PROBLEM STATEMENT: Return only the lines from the top of the material through the line marked by "hangGap = 0.0006", unaltered.

PROVIDED DATA:
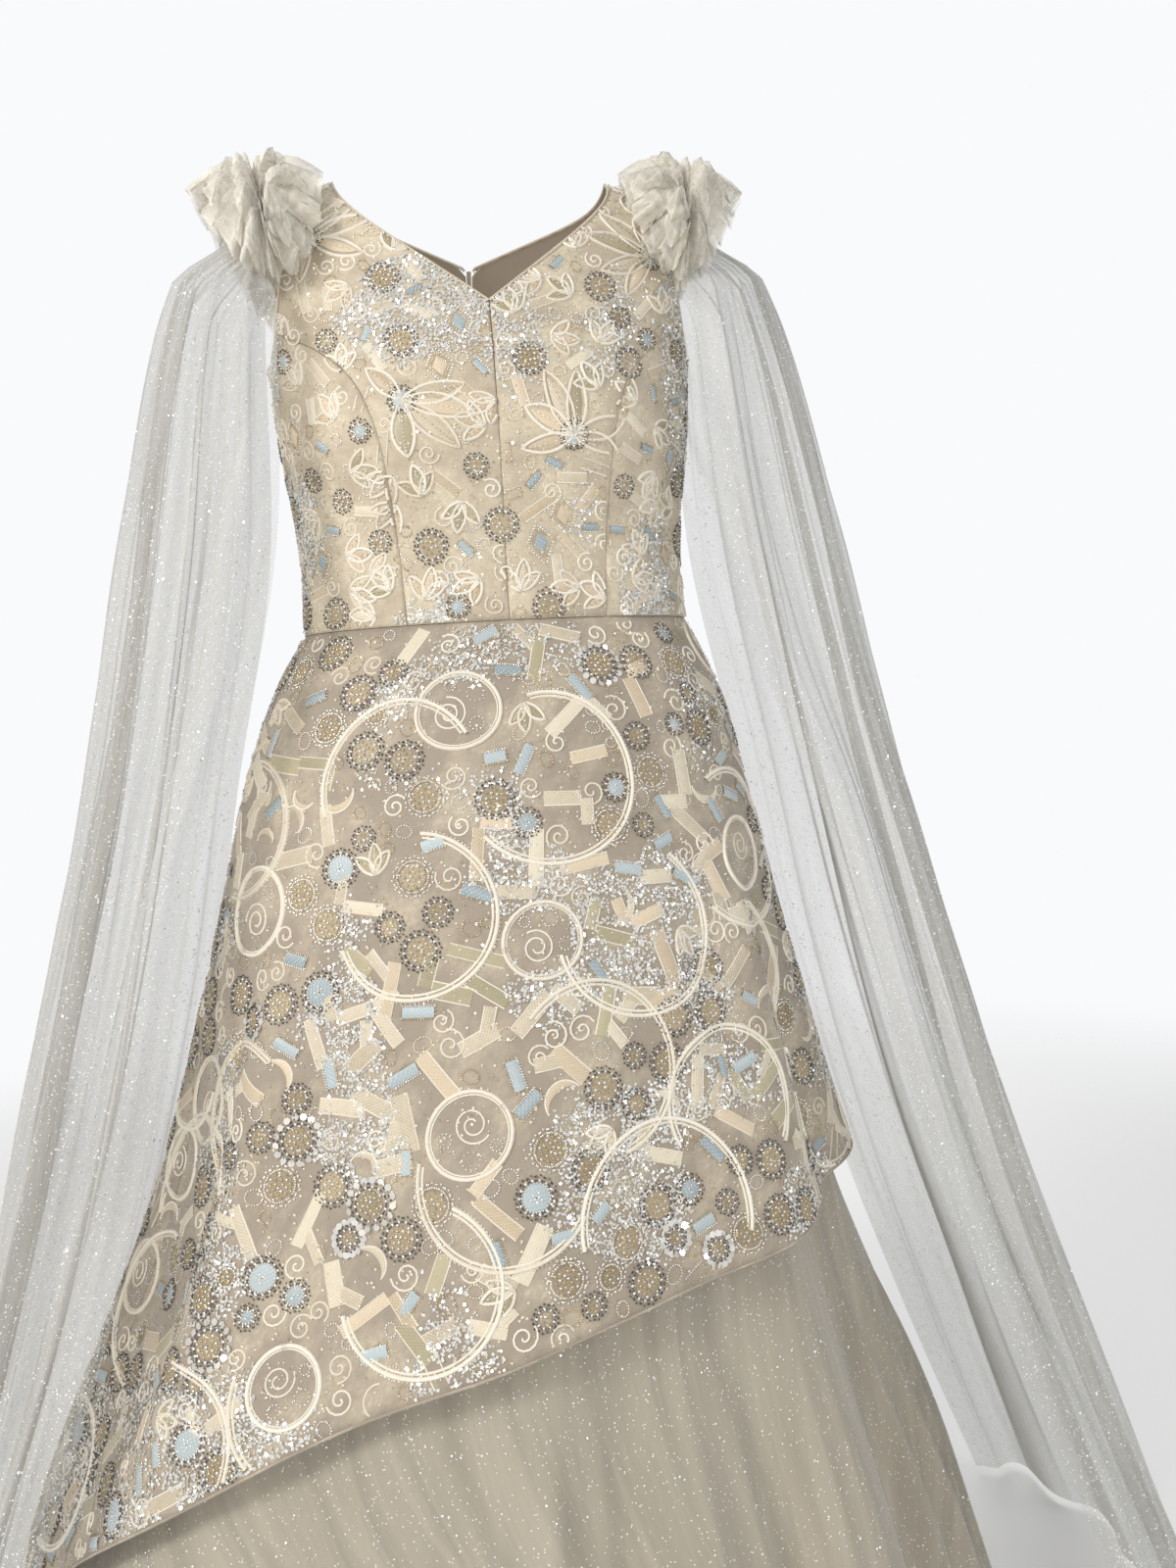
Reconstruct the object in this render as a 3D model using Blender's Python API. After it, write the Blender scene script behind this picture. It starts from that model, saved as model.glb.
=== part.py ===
# Sequin gown: fitted V-neck bodice, embroidered overskirt with a slanting hem, floor-length tulle underskirt
# and two long tulle wings gathered into ruffled poufs at the shoulders.
# Metres, +Z up, the front faces -Y. The origin is the middle of the shoulder line.
# Cloth is a thin closed wall on a smooth surface round the body.
import math
from collections import namedtuple

import bmesh
import bpy
from mathutils import Vector

# Cloth and seams
embroideredWall = 0.002
tulleWall = 0.001
seamGap = 0.0003
halfSeam = seamGap / 2
hangGap = 0.0006          # between the underskirt's top and the overskirt it hangs in

# Sections of the bodice from the waist up, by level; depth is measured from the side line
BodiceSection = namedtuple("BodiceSection", "name height halfWidth frontDepth backDepth slope")
bodiceSections = (
    BodiceSection("waist", -0.400, 0.172, 0.106, 0.090, 0.000),
    BodiceSection("ribs", -0.340, 0.170, 0.107, 0.094, 0.000),
    BodiceSection("under bust", -0.290, 0.174, 0.109, 0.099, 0.000),
    BodiceSection("bust", -0.240, 0.181, 0.111, 0.104, 0.000),
    BodiceSection("underarm", -0.165, 0.187, 0.103, 0.107, 0.000),
    BodiceSection("chest", -0.100, 0.197, 0.083, 0.096, 0.006),
    BodiceSection("collarbone", -0.045, 0.207, 0.056, 0.070, 0.022),
    BodiceSection("shoulder slope", -0.006, 0.213, 0.030, 0.040, 0.038),
    BodiceSection("shoulder line", 0.016, 0.216, 0.000, 0.000, 0.046),
)
waistLevel = 0
underarmLevel = 4
shoulderLevel = len(bodiceSections) - 1

# Seams and edges of the bodice
sideSeamAngle = math.radians(79)
princessEndLevel = 4.3
neckFrontLevel = 4.43
neckBackLevel = 5.8
neckHalfWidth = 0.122
SeamPlace = namedtuple("SeamPlace", "level halfSpacing")
princessSeam = (
    SeamPlace(0.0, 0.084),
    SeamPlace(1.0, 0.087),
    SeamPlace(2.0, 0.092),
    SeamPlace(3.0, 0.100),
    SeamPlace(3.6, 0.117),
    SeamPlace(4.0, 0.146),
    SeamPlace(4.3, 0.177),
)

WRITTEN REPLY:
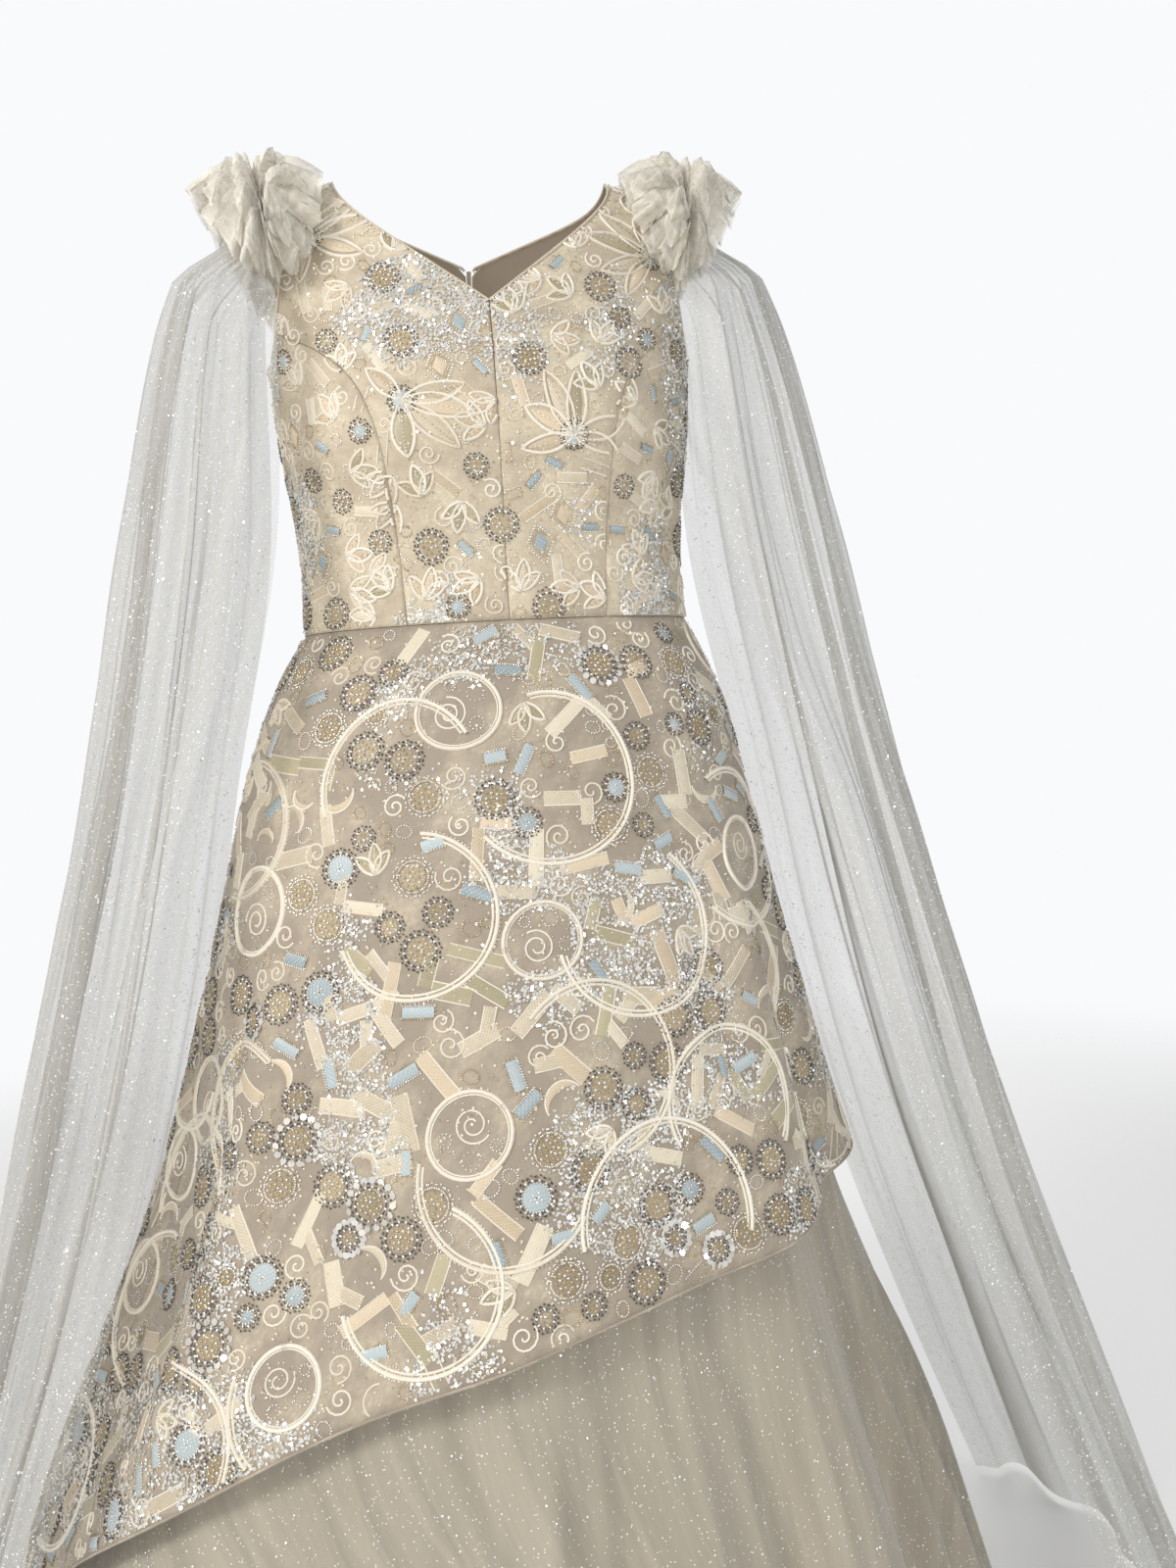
Reconstruct the object in this render as a 3D model using Blender's Python API. After it, write the Blender scene script behind this picture. It starts from that model, saved as model.glb.
=== part.py ===
# Sequin gown: fitted V-neck bodice, embroidered overskirt with a slanting hem, floor-length tulle underskirt
# and two long tulle wings gathered into ruffled poufs at the shoulders.
# Metres, +Z up, the front faces -Y. The origin is the middle of the shoulder line.
# Cloth is a thin closed wall on a smooth surface round the body.
import math
from collections import namedtuple

import bmesh
import bpy
from mathutils import Vector

# Cloth and seams
embroideredWall = 0.002
tulleWall = 0.001
seamGap = 0.0003
halfSeam = seamGap / 2
hangGap = 0.0006          # between the underskirt's top and the overskirt it hangs in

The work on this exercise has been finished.